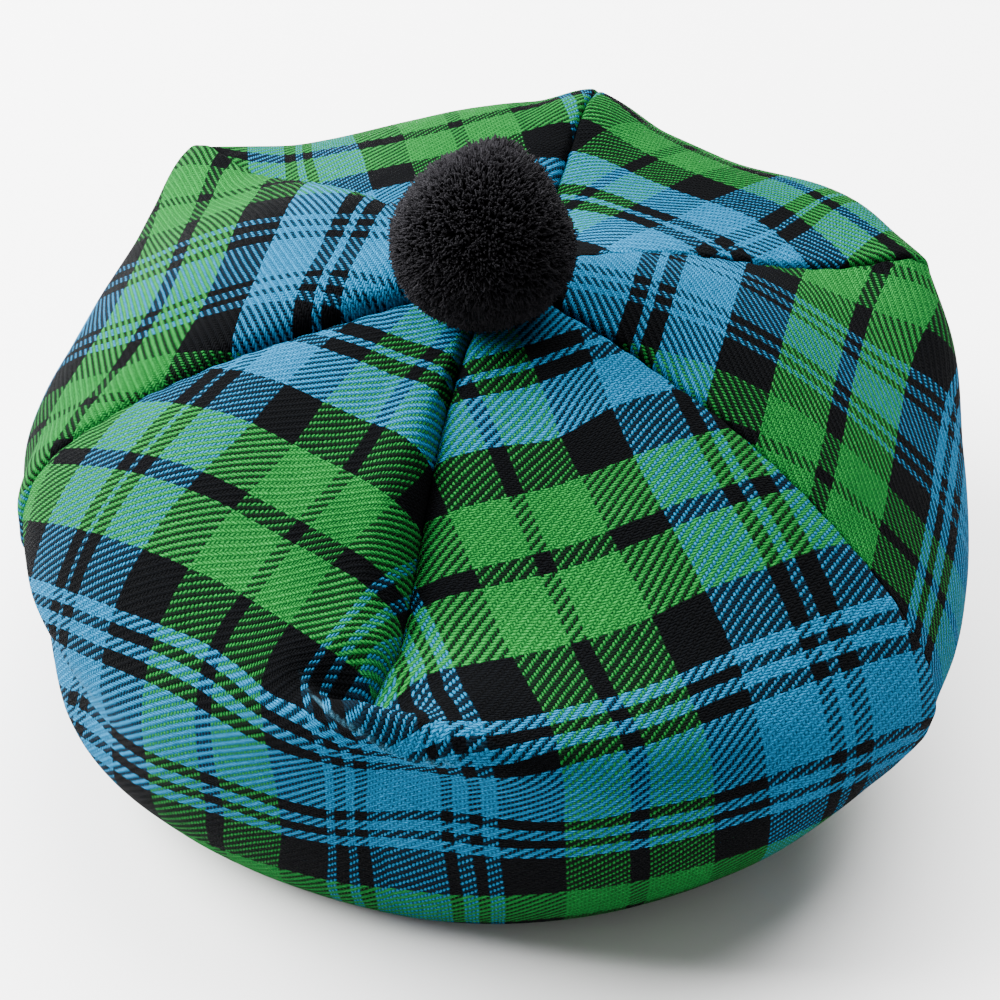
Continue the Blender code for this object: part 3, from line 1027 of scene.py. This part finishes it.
def studio():
    """The floor, the lights and the camera."""
    floor_mesh = bpy.data.meshes.new("floor")
    reach = FLOOR_REACH
    corners = [(-reach, -reach, 0), (reach, -reach, 0), (reach, reach, 0), (-reach, reach, 0)]
    floor_mesh.from_pydata(corners, [], [(0, 1, 2, 3)])
    floor = link("floor", floor_mesh)
    paper = Nodes("floor_paper")
    paper.shader.inputs["Base Color"].default_value = FLOOR_COLOUR
    paper.shader.inputs["Roughness"].default_value = 0.9
    floor_mesh.materials.append(paper.material)

    world = bpy.data.worlds.new("studio")
    world.use_nodes = True
    sky = world.node_tree.nodes["Background"]
    sky.inputs[0].default_value = (1.0, 1.0, 1.0, 1)
    sky.inputs[1].default_value = SKY_STRENGTH
    bpy.context.scene.world = world
    for lamp in LAMPS:
        add_lamp(lamp)

    data = bpy.data.cameras.new("camera")
    data.lens = LENS
    data.sensor_width = SENSOR
    data.clip_start = 0.01
    camera = link("camera", data)
    camera.location = CAMERA_PLACE
    camera.rotation_euler = Euler((math.radians(90 + CAMERA_PITCH), 0, math.radians(-CAMERA_YAW)))
    bpy.context.scene.camera = camera


def near_centre(obj):
    """The points of a piece of the crown on which the pompom may sit."""
    points = np.empty(len(obj.data.vertices) * 3)
    obj.data.vertices.foreach_get("co", points)
    points = points.reshape(-1, 3)
    near = np.hypot(points[:, 0], points[:, 1]) < SEAT_RADIUS
    return points[near & (points[:, 2] > SEAT_HEIGHT)]


def main():
    cloth = twill("tartan_twill")
    band = head_band()
    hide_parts("head_band")
    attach(band, "root")
    seats = []
    cloths = {section.name: section_cloth(section.name) for section in SECTIONS}
    ease_below_dart(cloths["front_left"], cloths["front_right"])
    for piece in PIECES:
        obj = cloth_piece(piece, [cloths[name] for name in piece.sections])
        obj.data.materials.append(cloth)
        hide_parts(piece.node)
        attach(obj, "root")
        seats.append(near_centre(obj))
    pompom = toorie(np.concatenate(seats))
    pompom.data.materials.append(yarn())
    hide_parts("toorie")
    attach(pompom, "root")
    studio()


main()
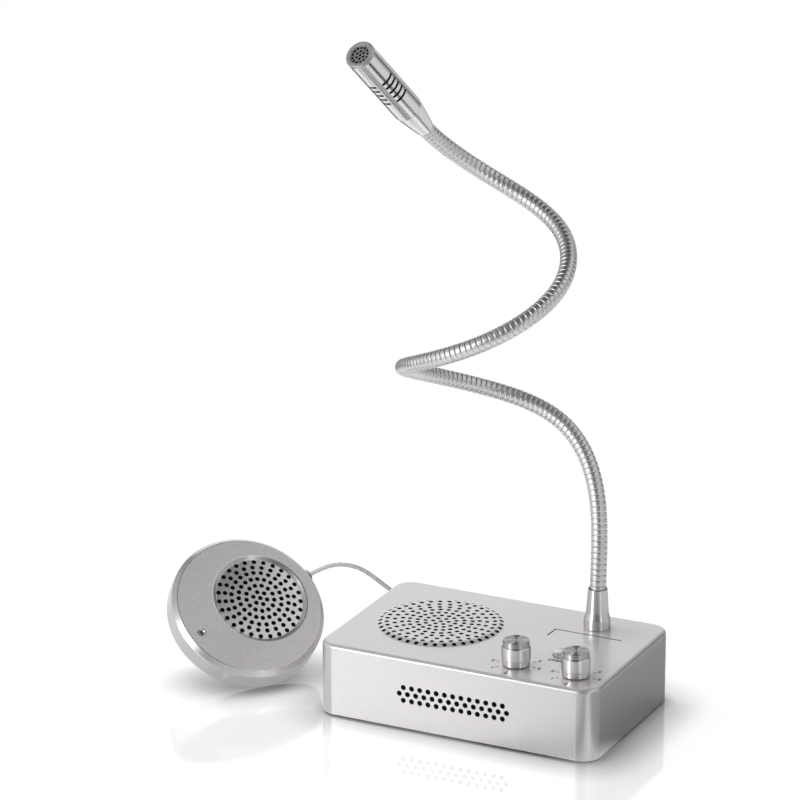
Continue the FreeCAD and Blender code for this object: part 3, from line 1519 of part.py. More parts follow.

### Set exercise
Give back the listing exactly, please, from its first line to the line containing "floor_mesh.materials.append(paper.material)", inclusive, and nothing past that line.

### Exercise output
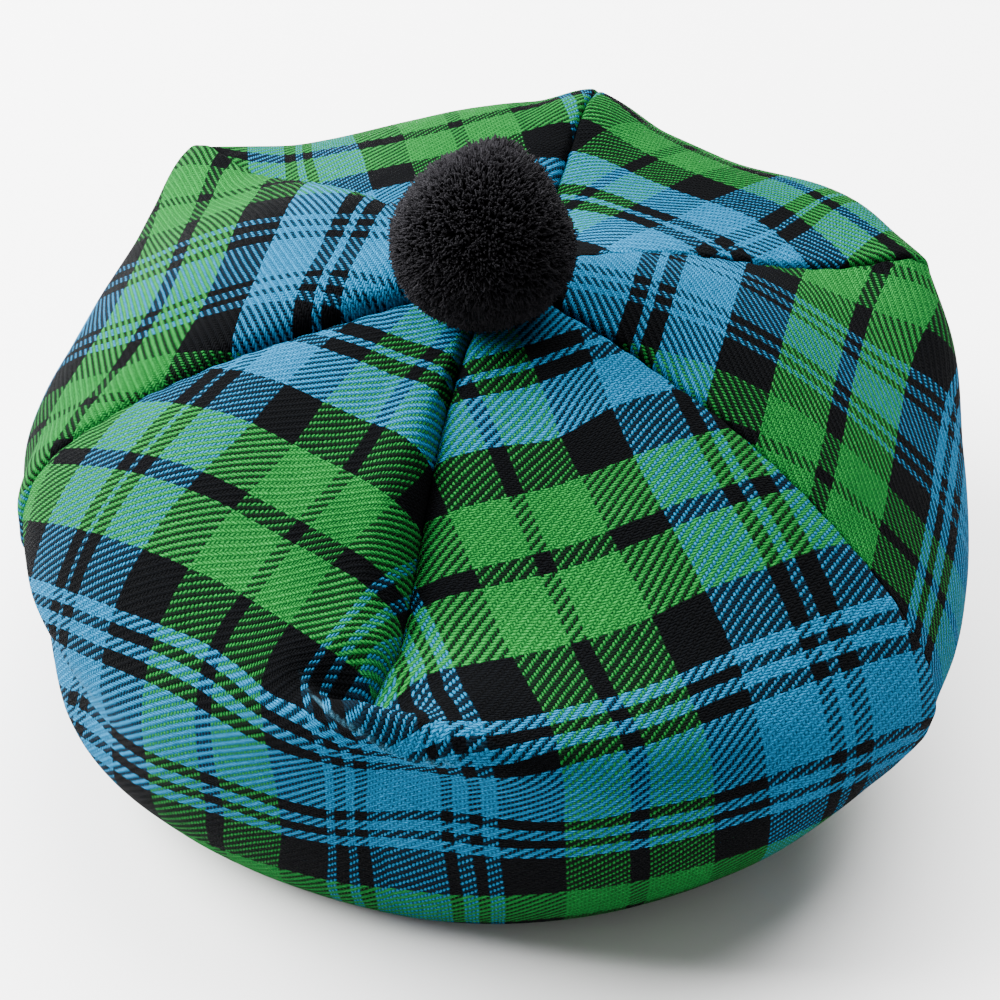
Continue the Blender code for this object: part 3, from line 1027 of scene.py. This part finishes it.
def studio():
    """The floor, the lights and the camera."""
    floor_mesh = bpy.data.meshes.new("floor")
    reach = FLOOR_REACH
    corners = [(-reach, -reach, 0), (reach, -reach, 0), (reach, reach, 0), (-reach, reach, 0)]
    floor_mesh.from_pydata(corners, [], [(0, 1, 2, 3)])
    floor = link("floor", floor_mesh)
    paper = Nodes("floor_paper")
    paper.shader.inputs["Base Color"].default_value = FLOOR_COLOUR
    paper.shader.inputs["Roughness"].default_value = 0.9
    floor_mesh.materials.append(paper.material)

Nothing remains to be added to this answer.